Persistent Pain

Painkillers are possibly a treatment option for most people expect to get relief from pain. Often pain killers may not work for persistent pain and it may arise from several different mechanisms. There are 2 types of pain known as nociceptive and neuropathic pain. Pain is produced through different pathways in our nervous system and they need different types of medications.

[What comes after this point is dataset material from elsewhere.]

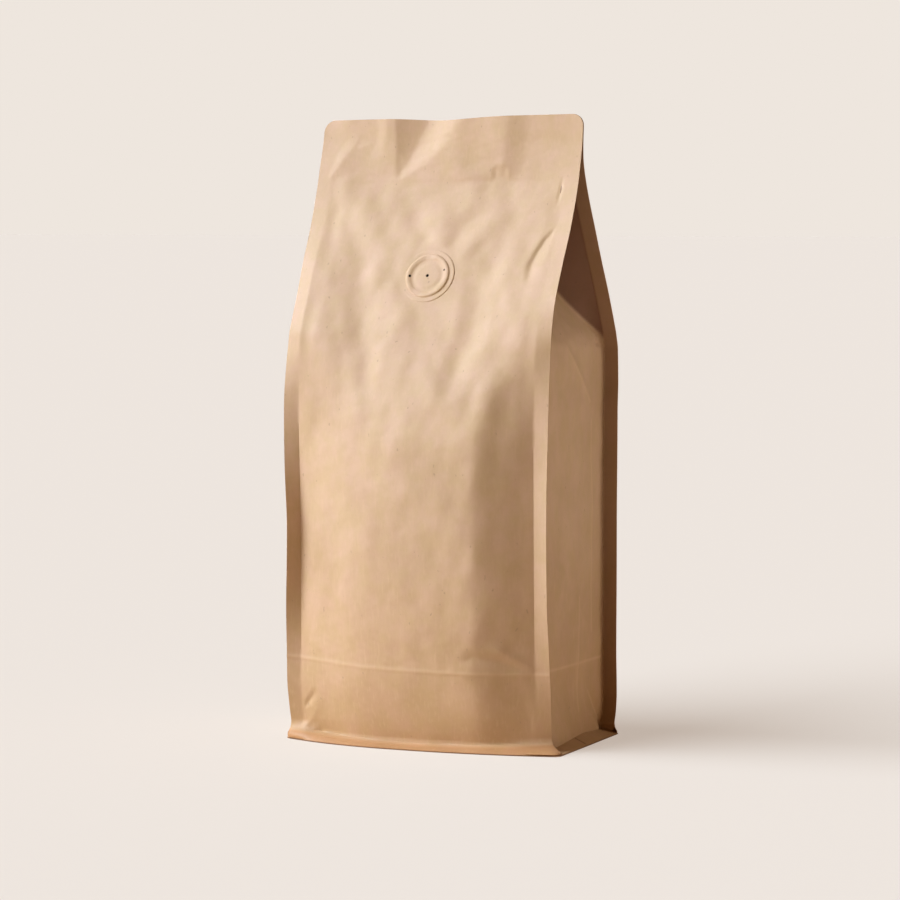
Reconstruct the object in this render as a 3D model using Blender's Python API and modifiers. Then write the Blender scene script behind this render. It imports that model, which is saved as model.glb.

This is similar to road lanes in the picture below e.g. slow, fast, cycle and bus lanes.

wk5 pain

wk5 paincog

Considering the different pathways involved in pain production

  • They need different types of medication - to work at different speeds, tissues and parts of the brain
  • Some work in small doses and act faster e.g. fentanyl – imagine a motorbike
  • Some work in larger doses but act slower – e.g. gabapentin – imagine a tractor

What are the medication options?

Below are the types of medications you may have tried.

  1. Non-steroidal anti-inflammatory medications: Aspirin, ibuprofen, diclofenac, naproxen and celecoxib
  2. Weak opioids: Codeine, dihydrocodeine and tramadol
  3. Strong Opioids: Morphine, oxycodone, fentanyl, buprenorphine
  4. Combination painkillers: co-codamol (paracetamol and codeine), co-dydramol (paracetamol and dihydrocodeine), tramacet (Paracetamol and tramadol)

There are some non-standard medications used for pain arising out of nerve irritation or sensitised nerves. They are

  1. Anti-depressants: Amitriptyline, nortriptyline and duloxetine
  2. Anti-epileptics: Gabapentin, pregabalin

WHO pain ladder

wk5 painladder

Neuropathic medication: 2 types

1.  Anti-depressants e.g. Amitriptyline, Nortriptyline and Duloxetine

  • This increases chemicals in the CNS that reduce pain signals
  • Takes time to work – may feel some relief after a week or so, but maximum relief takes several weeks
  • Dose is increased gradually to minimise side effects.
  • Doses are lower than used for depression
  • Never stop abruptly as may have withdrawal effects
  • Common side effects are nausea vomiting, dry mouth, constipation

2.  Anti-convulsants e.g. pregabalin and gabapentin

  • This medication calm the nerves through reducing pain signals sent from damaged nerves (e.g. neuropathy) or overly sensitized nerves (e.g. fibromyalgia)
  • Takes time to work
  • Dose is increased gradually to minimise side effects
  • Never stop abruptly as may cause withdrawal effects
  • Common side effects are dizziness ,drowsiness

Common Side Effects

  • Constipation – increase fluid fibre intake, consider lactulose senna, movicol
  • Dry Mouth – boiled sweets, artificial saliva
  • Nausea /vomiting – anti-emetic cover when starting new medication, usually settle may need to adjust dose
  • Sleepiness – Adjust time of dosage e.g. amitriptyline – take the dose earlier

Managing side effects

  • Most likely to occur when starting or changing medication
  • May go away as your body adjusts to the medication
  • If side effects outweigh benefit of medication then will require reviewing

It is important to remember

  • Each type of medication works on different aspects of pain
  • Dosage of medication varies between individuals
  • Mix of medication may be needed to address persistent pain
  • Remember side effects are common with medication
  • Understanding why and when side effects occur may help to manage them
  • Don’t expect to get zero pain
  • Most pain medication only reduces the pain by 20-30%

NOTE: Always discuss with your doctor or consultant before making any changes to your medication use.